Тонкое и терпеливое - потому что для собственника всё собственное всегда глубоко зарыто. Из всего, что продаётся, что вытаскивается и выкапывается наружу, собственные сокровища выставляются последними.
А те, кто решил, что всегда должен быть на страже любви к себе - они несчастны. Надо бы основательно научиться быть на страже, - но только на страже самого себя, а не любви к себе.
Для этого надо правильно приучиться к тяжести. К какой такой тяжести, зачем?!
С самой колыбельки дают нам в довесок непонятные и тяжёлые ценности - "добро" и "зло".
Потом другие их используют, подменяя, переиначивая и перекрашивая, чтобы вовремя запретить любить самих себя. Чаще всего - для войны, потому что для войны любовь к себе не годится к использованию теми, кто нам всё внушает. Для войны подходит только ненависть - с наспех приклеенным лозунгом любви к чему-то.
И мы это тяжёлое доверчиво тащим, а если мы обливаемся потом, нам сочувственно говорят: "Да... Жизнь тяжела!". А потом обещают, что за переноску тяжестей кто-то когда-то заплатит, но - согласно своего, не опубликованного официально, тарифа.
Но человеку тяжело нести даже самого себя! Хотя бы только потому, что тащит он слишком много чужого на своих плечах, и во внутрях - тоже всего много.
Чем сильнее человек и выносливее, способнее к почитанию и внушению, тем больше чужих тяжёлых слов навьючивает он на себя, тем больше жуёт и переваривает ценностей. До тех пор, пока жизнь не покажется ему рабством вьючного животного - осла или верблюда!
И нужно ведь себя ещё и охранять! От кого? Прежде всего - от себя самого!
Ведь ещё собственное или зудит, или сосёт, пучит или мучит изжогой! А всё, что внутри, похоже на скользкого слизняка, которого нельзя быстро схватить, - он выскальзывает, а при нажиме превращается в сопли. И надо научиться этому искусству: иметь терпение ждать, когда он сам заползёт туда, куда надо.

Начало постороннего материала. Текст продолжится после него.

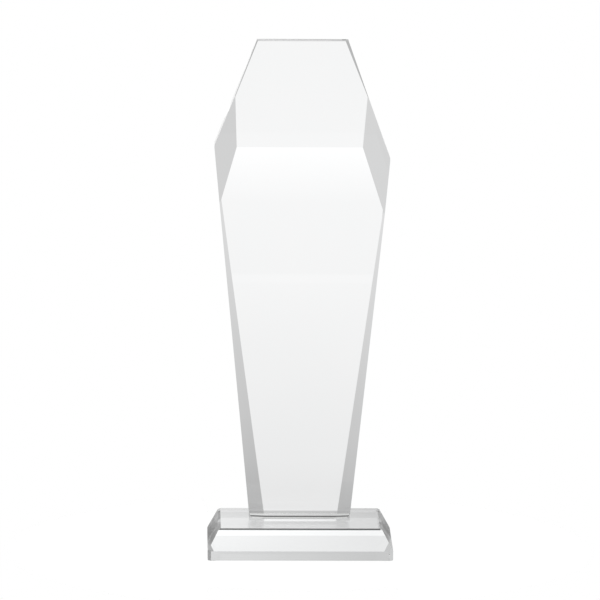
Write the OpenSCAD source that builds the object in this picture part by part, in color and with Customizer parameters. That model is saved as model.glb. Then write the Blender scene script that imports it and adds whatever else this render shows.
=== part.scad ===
// Free-standing crystal award: a tapering faceted tower bonded upright on a bevelled base block.
// Millimetres. The origin is the middle of the base's underside, +Z is up and the front faces -Y.
// Left is -X and right is +X. The tower is cut by hand, so its two shoulders are not quite level.

/* [Overall] */
// Height of the whole award, from the underside of the base to the flat top of the tower
award_h = 250.3; // [246.3:1:262.3]
// Thickness of the clear adhesive layer between the tower's foot and the base
bond_t = 0.4; // [0.1:0.05:0.6]
// How far the adhesive stops short of the edge of the tower's foot
bond_gap = 1.2; // [1.1:0.1:3]
// Leg of the small polished arris around the tower's back face and along its flat top
arris = 0.5; // [0.3:0.05:0.6]
// Leg of the wider arris around the tower's foot
foot_arris = 0.9; // [0.3:0.1:1]
// Leg of the arris around the top of the base
top_arris = 0.8; // [0.3:0.05:1]
// Leg of the fine arris around the base's underside
under_arris = 0.25; // [0.1:0.05:0.5]
// Leg of the arris down the four upright corners of the base
corner_arris = 1.6; // [0.3:0.1:2]

/* [Base] */
// Width of the base, left to right
base_w = 90.6; // [86:0.1:110]
// Depth of the base, front to back
base_d = 62.2; // [60:0.1:80]
// Height of the upright band at the front and the two sides of the base
band_h = 4.7; // [3:0.1:8]
// Height of the upright band at the back, which is cut a little lower
band_back_h = 3.3; // [2:0.1:8]
// Height of the bevels above the front and side bands
bevel_h = 10.5; // [6:0.1:16]
// How far the left and right bevels lean in over that height
bevel_in_side = 5.6; // [2:0.1:8]
// How far the front and back bevels lean in over that height
bevel_in_face = 4; // [2:0.1:5]

/* [Tower blank] */
// Thickness of the crystal plate that the tower is cut from
tower_t = 20; // [18:0.5:22]
// Distance from the middle of the base to the tower's front face
tower_set_back = -0.2; // [-5:0.1:2.6]
// Width of the tower at its foot
foot_w = 49.4; // [46:0.2:52]
// How far the shoulders and the top are off to the right of the middle of the foot
sway = 0.6; // [-1:0.1:1]
// Width of the tower across its shoulders
shoulder_w = 86; // [84:0.1:88]
// Height of the left shoulder above the foot
shoulder_left_z = 182.8; // [180:0.2:186]
// Height of the right shoulder above the foot
shoulder_right_z = 176.8; // [174:0.1:180]
// Height of the small upright flat that blunts each shoulder's tip
shoulder_flat = 1.6; // [0.4:0.1:3]
// Width of the flat top
top_w = 44.8; // [42:0.1:48]

/* [Tower facets] */
// Height of the main front face, where the sloping upper facet starts
face_h = 183.9; // [182:0.1:187]
// Thickness left at the flat top, behind the sloping facet
top_t = 6; // [4:0.5:9]
// Upper left corner of the main front face: distance from the middle
face_left = 31.6; // [30:0.1:33]
// Upper right corner of the main front face: distance from the middle
face_right = 30; // [28:0.1:32]
// Height at which the two corner facets end on the roof edges
corner_top_z = 208.6; // [205:0.1:212]
// Height of the left corner facet's lower tip
cheek_left_z = 158.2; // [154:0.2:162]
// Height of the right corner facet's lower tip
cheek_right_z = 152.6; // [149:0.1:156]
// Lower left corner of the main front face: distance from the middle
face_foot_left = 17.3; // [15:0.1:20]
// Lower right corner of the main front face: distance from the middle
face_foot_right = 18.1; // [15:0.1:20]
// Depth of the two long side bevels where they meet the foot
side_bevel_d = 1.6; // [1:0.1:5]
// Left roof arris: its width on the sloping facet at the flat top
roof_arris_left = 0.6; // [0.3:0.1:1.5]
// Right roof arris: its width on the sloping facet at the flat top
roof_arris_right = 1.5; // [0.3:0.1:1.8]
// Width of both roof arrises at their lower end
roof_arris_end = 0.3; // [0.1:0.05:0.4]

/* [Hidden] */

CLEAR_CRYSTAL = [0.90, 0.94, 0.95, 0.45];
CLEAR_BASE = [0.84, 0.90, 0.92, 0.55];
CLEAR_ADHESIVE = [0.95, 0.93, 0.80, 0.6];

base_h = band_h + bevel_h;
tower_h = award_h - base_h - bond_t;
cutter = 2 * award_h;

// Where the left and right sides of the tower meet the foot, the shoulders and the flat top
foot_x = [-foot_w / 2, foot_w / 2];
shoulder_x = [sway - shoulder_w / 2, sway + shoulder_w / 2];
shoulder_z = [shoulder_left_z, shoulder_right_z];
top_x = [sway - top_w / 2, sway + top_w / 2];
face_x = [-face_left, face_right];
face_foot_x = [-face_foot_left, face_foot_right];
cheek_z = [cheek_left_z, cheek_right_z];
roof_arris = [roof_arris_left, roof_arris_right];

// Plan of the tower's foot, anticlockwise from the left end of the main front face
foot_ring = [
    [face_foot_x[0], 0],
    [face_foot_x[1], 0],
    [foot_x[1], side_bevel_d],
    [foot_x[1], tower_t],
    [foot_x[0], tower_t],
    [foot_x[0], side_bevel_d],
];

// Front view of the tower blank, anticlockwise from the left end of the foot
outline = [
    [foot_x[0], 0],
    [foot_x[1], 0],
    [shoulder_x[1], shoulder_z[1] - shoulder_flat / 2],
    [shoulder_x[1], shoulder_z[1] + shoulder_flat / 2],
    [top_x[1], tower_h],
    [top_x[0], tower_h],
    [shoulder_x[0], shoulder_z[0] + shoulder_flat / 2],
    [shoulder_x[0], shoulder_z[0] - shoulder_flat / 2],
];

function unit(v) = v / norm(v);
function mix(a, b, t) = a + (b - a) * t;

// Outward normal of the edge that leaves corner i of an anticlockwise ring
function edge_normal(ring, i) =
    let (step = ring[(i + 1) % len(ring)] - ring[i]) unit([step.y, -step.x]);

// The ring moved inwards by d, with its sides kept parallel
function inset_ring(ring, d) = [
    for (i = [0 : len(ring) - 1])
        let (
            before = edge_normal(ring, (i + len(ring) - 1) % len(ring)),
            after = edge_normal(ring, i)
        )
        ring[i] - d * (before + after) / (1 + before * after)
];

// Depth of the sloping upper facet behind the front face, at height z
function slope_y(z) = (tower_t - top_t) * (z - face_h) / (tower_h - face_h);

// Distance of the roof edge from the middle at height z, on side s
function roof_x(s, z) =
    let (low = shoulder_z[s] + shoulder_flat / 2)
    mix(shoulder_x[s], top_x[s], (z - low) / (tower_h - low));

// Edge between the main front face and the long side bevel, at height z, on side s
function face_edge_x(s, z) = mix(face_foot_x[s], shoulder_x[s], z / shoulder_z[s]);

// Three points that fix the corner facet on side s
function corner_facet(s) = [
    [face_x[s], 0, face_h],
    [face_edge_x(s, cheek_z[s]), 0, cheek_z[s]],
    [roof_x(s, corner_top_z), slope_y(corner_top_z), corner_top_z],
];

// Three points that fix the long side bevel on side s
function side_bevel(s) = [
    [face_foot_x[s], 0, 0],
    [shoulder_x[s], 0, shoulder_z[s]],
    [foot_x[s], side_bevel_d, 0],
];

// Three points that fix the tapering arris between the sloping facet and the roof edge on side s
function roof_arris_facet(s) =
    let (inward = s == 0 ? 1 : -1)
    [
        [top_x[s] + inward * roof_arris[s], slope_y(tower_h), tower_h],
        [roof_x(s, corner_top_z) + inward * roof_arris_end, slope_y(corner_top_z), corner_top_z],
        [top_x[s], slope_y(tower_h) + roof_arris[s], tower_h],
    ];

// A block that takes away everything beyond the plane through p with the normal n
module beyond(p, n) {
    u = unit(n);
    translate(p)
        rotate([0, acos(u.z), atan2(u.y, u.x)])
            translate([-cutter / 2, -cutter / 2, 0])
                cube(cutter);
}

// The same, for the plane through three points, taking away the side that faces the front
module in_front_of(points) {
    n = cross(points[1] - points[0], points[2] - points[0]);
    beyond(points[0], n.y < 0 ? n : -n);
}

// The small arrises around the back face, along every edge of the outline but the foot
module back_arrises() {
    for (i = [1 : len(outline) - 1]) {
        n = edge_normal(outline, i);
        beyond([outline[i].x - n.x * arris, tower_t, outline[i].y - n.y * arris], [n.x, 1, n.y]);
    }
}

// The small arrises around the tower's foot
module foot_arrises() {
    for (i = [0 : len(foot_ring) - 1]) {
        n = edge_normal(foot_ring, i);
        beyond([foot_ring[i].x - n.x * foot_arris, foot_ring[i].y - n.y * foot_arris, 0], [n.x, n.y, -1]);
    }
}

// Right-hand half of a profile of the base: half width w, an upright band and a bevel that leans in by lean
function half_profile(w, lean, band) =
    let (down = unit([lean, band - base_h]))
    [
        [w - under_arris, 0],
        [w, under_arris],
        [w, band],
        [w - lean, base_h] + top_arris * down,
        [w - lean - top_arris, base_h],
    ];

// A whole profile, with an upright band of one height on the left and of another on the right
module base_profile(w, lean, left_band, right_band) {
    right = half_profile(w, lean, right_band);
    left = half_profile(w, lean, left_band);
    polygon(concat(right, [for (i = [len(left) - 1 : -1 : 0]) [-left[i].x, left[i].y]]));
}

module crystal_base() {
    color(CLEAR_BASE)
        difference() {
            intersection() {
                translate([0, base_d / 2, 0])
                    rotate([90, 0, 0])
                        linear_extrude(base_d)
                            base_profile(base_w / 2, bevel_in_side, band_h, band_h);
                translate([-base_w / 2, 0, 0])
                    rotate([90, 0, 90])
                        linear_extrude(base_w)
                            base_profile(base_d / 2, bevel_in_face, band_h, band_back_h);
            }
            for (x = [-1, 1], y = [-1, 1])
                beyond([x * (base_w / 2 - corner_arris), y * base_d / 2, 0], [x, y, 0]);
        }
}

module adhesive_film() {
    color(CLEAR_ADHESIVE)
        translate([0, tower_set_back, base_h])
            linear_extrude(bond_t)
                polygon(inset_ring(foot_ring, bond_gap));
}

module crystal_tower() {
    color(CLEAR_CRYSTAL)
        translate([0, tower_set_back, base_h + bond_t])
            difference() {
                translate([0, tower_t, 0])
                    rotate([90, 0, 0])
                        linear_extrude(tower_t)
                            polygon(outline);
                in_front_of([
                    [face_x[0], 0, face_h],
                    [face_x[1], 0, face_h],
                    [0, slope_y(tower_h), tower_h],
                ]);
                for (s = [0, 1]) {
                    in_front_of(corner_facet(s));
                    in_front_of(side_bevel(s));
                    in_front_of(roof_arris_facet(s));
                }
                beyond([0, slope_y(tower_h), tower_h - arris / 2], [0, -1, 1]);
                back_arrises();
                foot_arrises();
            }
}

crystal_base();
adhesive_film();
crystal_tower();
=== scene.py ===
"""Looks of the crystal award: clear polished crystal on a pale studio table, seen through a long lens."""

import math

import bpy
from mathutils import Matrix, Vector


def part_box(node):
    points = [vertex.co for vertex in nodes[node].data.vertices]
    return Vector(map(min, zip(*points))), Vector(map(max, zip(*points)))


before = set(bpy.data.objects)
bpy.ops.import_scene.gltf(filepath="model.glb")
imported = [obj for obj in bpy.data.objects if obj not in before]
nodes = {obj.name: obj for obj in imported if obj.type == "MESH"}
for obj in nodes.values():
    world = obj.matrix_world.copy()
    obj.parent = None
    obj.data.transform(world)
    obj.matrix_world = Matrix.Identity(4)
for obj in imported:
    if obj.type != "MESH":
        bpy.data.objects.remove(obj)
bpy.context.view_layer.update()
tower, base, film = nodes["crystal_tower"], nodes["crystal_base"], nodes["adhesive_film"]

CRYSTAL_IOR = 1.517
ADHESIVE_IOR = 1.50
TOWER_TINT = ((0.985, 0.99, 0.992, 1), (0.995, 0.997, 0.998, 1))
BASE_TINT = ((0.975, 0.985, 0.988, 1), (0.985, 0.992, 0.995, 1))
ADHESIVE_TINT = ((0.97, 0.97, 0.94, 1), (0.93, 0.93, 0.9, 1))
WHITE = (1, 1, 1, 1)
SKIRT_WHITE = (1.05, 1.05, 1.05, 1)
PAPER_TINT = ((0.09, 0.09, 0.09, 1), (0.11, 0.11, 0.11, 1))
PAPER_WHITE = (0.98, 0.98, 0.98, 1)

# Metres: how near the bond's level a point counts as on it, and how near corners count as one
BOND_REACH = 0.00003
HAIR = 0.00001

FLOOR_RADIUS = 0.2
FLOOR_DROP = 0.0003


# ---------------------------------------------------------------- node helpers

class Nodes:
    """A short way to write a node tree: every call adds nodes and returns the output that is wanted."""

    def __init__(self, tree):
        self.tree = tree
        tree.nodes.clear()

    def add(self, kind, **settings):
        node = self.tree.nodes.new(kind)
        for name, value in settings.items():
            setattr(node, name, value)
        return node

    def feed(self, socket, value):
        if isinstance(value, bpy.types.NodeSocket):
            self.tree.links.new(value, socket)
        else:
            socket.default_value = value

    def math(self, operation, a, b=0.0):
        node = self.add("ShaderNodeMath", operation=operation)
        self.feed(node.inputs[0], a)
        self.feed(node.inputs[1], b)
        return node.outputs[0]

    def product(self, first, *others):
        for other in others:
            first = self.math("MULTIPLY", first, other)
        return first

    def less(self, value):
        """What is left of 1 when value is taken away."""
        return self.math("SUBTRACT", 1.0, value)

    def parts(self, vector):
        node = self.add("ShaderNodeSeparateXYZ")
        self.feed(node.inputs[0], vector)
        return node.outputs

    def dot(self, a, b):
        node = self.add("ShaderNodeVectorMath", operation="DOT_PRODUCT")
        self.feed(node.inputs[0], a)
        self.feed(node.inputs[1], b)
        return node.outputs["Value"]

    def length(self, vector):
        node = self.add("ShaderNodeVectorMath", operation="LENGTH")
        self.feed(node.inputs[0], vector)
        return node.outputs["Value"]

    def noise(self, where, scale, detail=2.0, rough=0.5, stretch=(1, 1, 1)):
        mapping = self.add("ShaderNodeMapping")
        self.feed(mapping.inputs["Vector"], where)
        mapping.inputs["Scale"].default_value = stretch
        node = self.add("ShaderNodeTexNoise")
        self.feed(node.inputs["Vector"], mapping.outputs[0])
        node.inputs["Scale"].default_value = scale
        node.inputs["Detail"].default_value = detail
        node.inputs["Roughness"].default_value = rough
        return node.outputs[0]

    def ramp(self, value, low, high, to_low=0.0, to_high=1.0, kind="LINEAR"):
        node = self.add("ShaderNodeMapRange", interpolation_type=kind)
        self.feed(node.inputs["Value"], value)
        for name, number in (("From Min", low), ("From Max", high), ("To Min", to_low), ("To Max", to_high)):
            self.feed(node.inputs[name], number)
        return node.outputs[0]

    def ease(self, value, low, high, to_low=0.0, to_high=1.0):
        return self.ramp(value, low, high, to_low, to_high, "SMOOTHSTEP")

    def curve(self, value, points):
        """A grey curve drawn with straight lines through (value, height) points, level beyond its ends."""
        height = points[0][1]
        for (low, from_height), (high, to_height) in zip(points, points[1:]):
            height = self.math("ADD", height, self.ramp(value, low, high, 0.0, to_height - from_height))
        return height

    def mix(self, factor, a, b):
        node = self.add("ShaderNodeMix", data_type="RGBA")
        self.feed(node.inputs[0], factor)
        self.feed(node.inputs[6], a)
        self.feed(node.inputs[7], b)
        return node.outputs[2]

    def clear_glass(self, ior):
        glass = self.add("ShaderNodeBsdfPrincipled")
        glass.inputs["Transmission Weight"].default_value = 1.0
        glass.inputs["IOR"].default_value = ior
        return glass

    def finish(self, shader, kind="ShaderNodeOutputMaterial"):
        out = self.add(kind)
        self.feed(out.inputs["Surface"], shader.outputs[0])


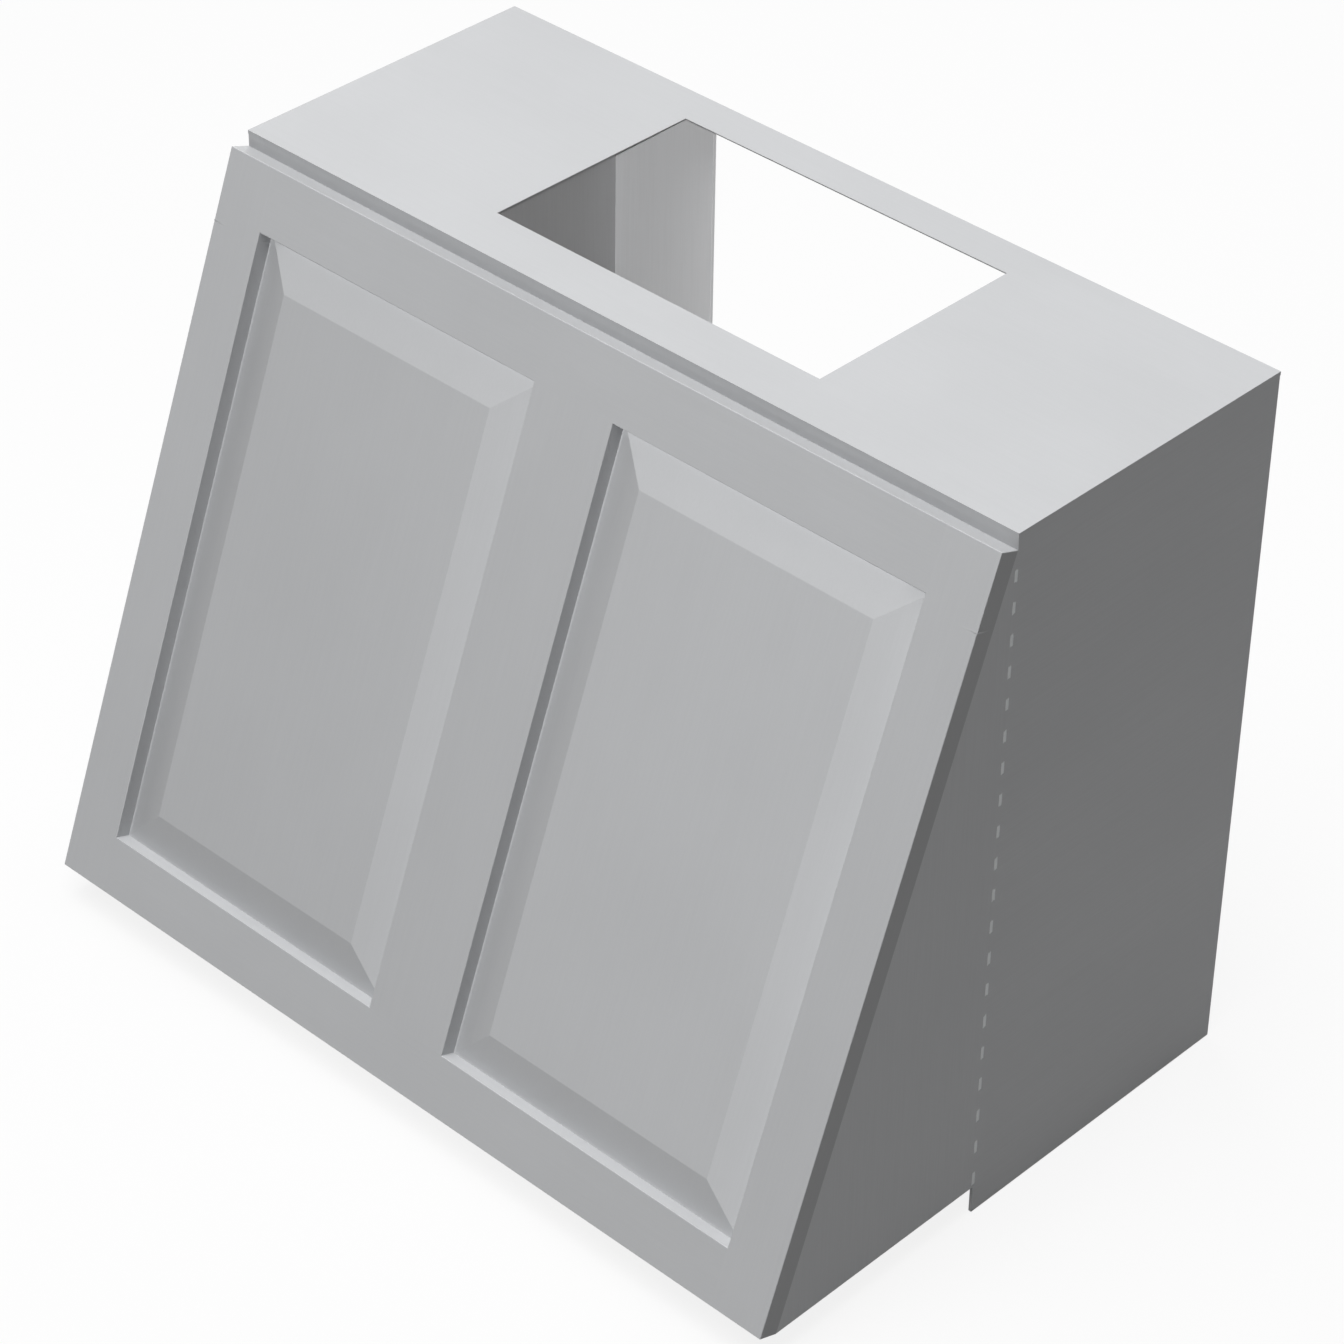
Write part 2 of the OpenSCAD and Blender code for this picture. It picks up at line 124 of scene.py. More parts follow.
def cover_ends(start, end, near):
    """The points along an arris where a neighbour's cover starts or stops."""
    steps = max(2, math.ceil((end - start).length / look_step))
    marks = [(k + 0.5) / steps for k in range(steps)]
    covered = [is_covered(start.lerp(end, mark), near) for mark in marks]
    ends = []
    for k in range(steps - 1):
        if covered[k] != covered[k + 1]:
            low, high = marks[k], marks[k + 1]
            for _ in range(halvings):
                middle = (low + high) / 2
                if is_covered(start.lerp(end, middle), near) == covered[k]:
                    low = middle
                else:
                    high = middle
            ends.append(start.lerp(end, (low + high) / 2))
    return ends


def arrises(shape):
    """The long edges at which two faces of a board meet in an outer corner."""
    return [
        edge
        for edge in shape.edges
        if edge.is_manifold
        and edge.calc_length() > shortest_arris
        and edge.calc_face_angle_signed(0) > arris_angle
    ]


def sawn_shape(node):
    """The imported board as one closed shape, its flat faces whole again."""
    shape = bmesh.new()
    shape.from_mesh(frame["nodes"][node].data)
    bmesh.ops.remove_doubles(shape, verts=shape.verts, dist=merge_gap)
    bmesh.ops.dissolve_limit(
        shape, angle_limit=flat_angle, verts=shape.verts, edges=shape.edges
    )
    return shape


def ease(shape, node, width):
    """Rounds the arrises that no other board covers, as far as they are free."""
    near = boards_against(node)
    cuts = {}
    for edge in arrises(shape):
        start, end = (v.co.copy() for v in edge.verts)
        run = (end - start).normalized()
        for point in cover_ends(start, end, near):
            key = tuple(round(c, 2) for c in run) + (round(point.dot(run) / touch_gap),)
            cuts[key] = (point, run)
    for point, run in cuts.values():
        bmesh.ops.bisect_plane(
            shape,
            geom=shape.verts[:] + shape.edges[:] + shape.faces[:],
            dist=merge_gap,
            plane_co=point,
            plane_no=run,
        )
    free = []
    for edge in arrises(shape):
        start, end = (v.co for v in edge.verts)
        looks = [start.lerp(end, share) for share in look_shares]
        if not any(is_covered(look, near) for look in looks):
            free.append(edge)
    rounded = bmesh.ops.bevel(
        shape,
        geom=free,
        offset=width,
        offset_type="OFFSET",
        segments=round_steps,
        profile=0.5,
        affect="EDGES",
        clamp_overlap=False,
        loop_slide=True,
    )
    # The arris layer says where the paint is lighter, as rubbed wear and as a painted
    # highlight.
    worn_and_highlit = shape.verts.layers.float.get("arris") or shape.verts.layers.float.new("arris")
    round_faces = set(rounded["faces"])
    for face in shape.faces:
        face.smooth = face in round_faces or face.calc_area() < hole_facet
    for vertex in rounded["verts"]:
        if vertex.is_valid:
            all_round = all(face in round_faces for face in vertex.link_faces)
            vertex[worn_and_highlit] = 1.0 if all_round else fringe_wear_and_highlight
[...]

А куда надо? В какую-нибудь скорлупу. И открыть себя самого будет ещё труднее. Так действует тяжесть: добро для всех, зло для всех.
А в скорлупе как будто защищён от этого "для всех". В скорлупе начинаешь верить в то, что говорят. Из скорлупы убеждён в том, что тебя соблазняют, искушают, портят и заставляют грешить какие-то демоны. Из скорлупы выдумывают и кое-что пострашнее: воинство сатаны, - жуть!
Но, непонятно откуда, вылазят и лазят по миру отдельные отщепенцы, открывшие себя самого. Это те, кто говорит: "Это моё добро и моё зло".
Зло, будучи открытым, уходит. Добро, будучи открытым, расходится. Поэтому много скрытой доброты никогда не угадывается: самые драгоценные лакомства не находят способных лакомиться!
Говорят, что человек любит только себя самого и должен любить только себя самого! Но как тогда велико должно быть это себялюбие, если так много презрения противостоит ему!
А открывшие себя самого говорят не так: человек, который столько же любит себя, сколько презирает себя, - это человек, осознавший зло в себе. Только осознавший зло в себе может защитить от зла своё добро. Только осознавший зло в себе освобождается от тяжести выбора между добром и злом.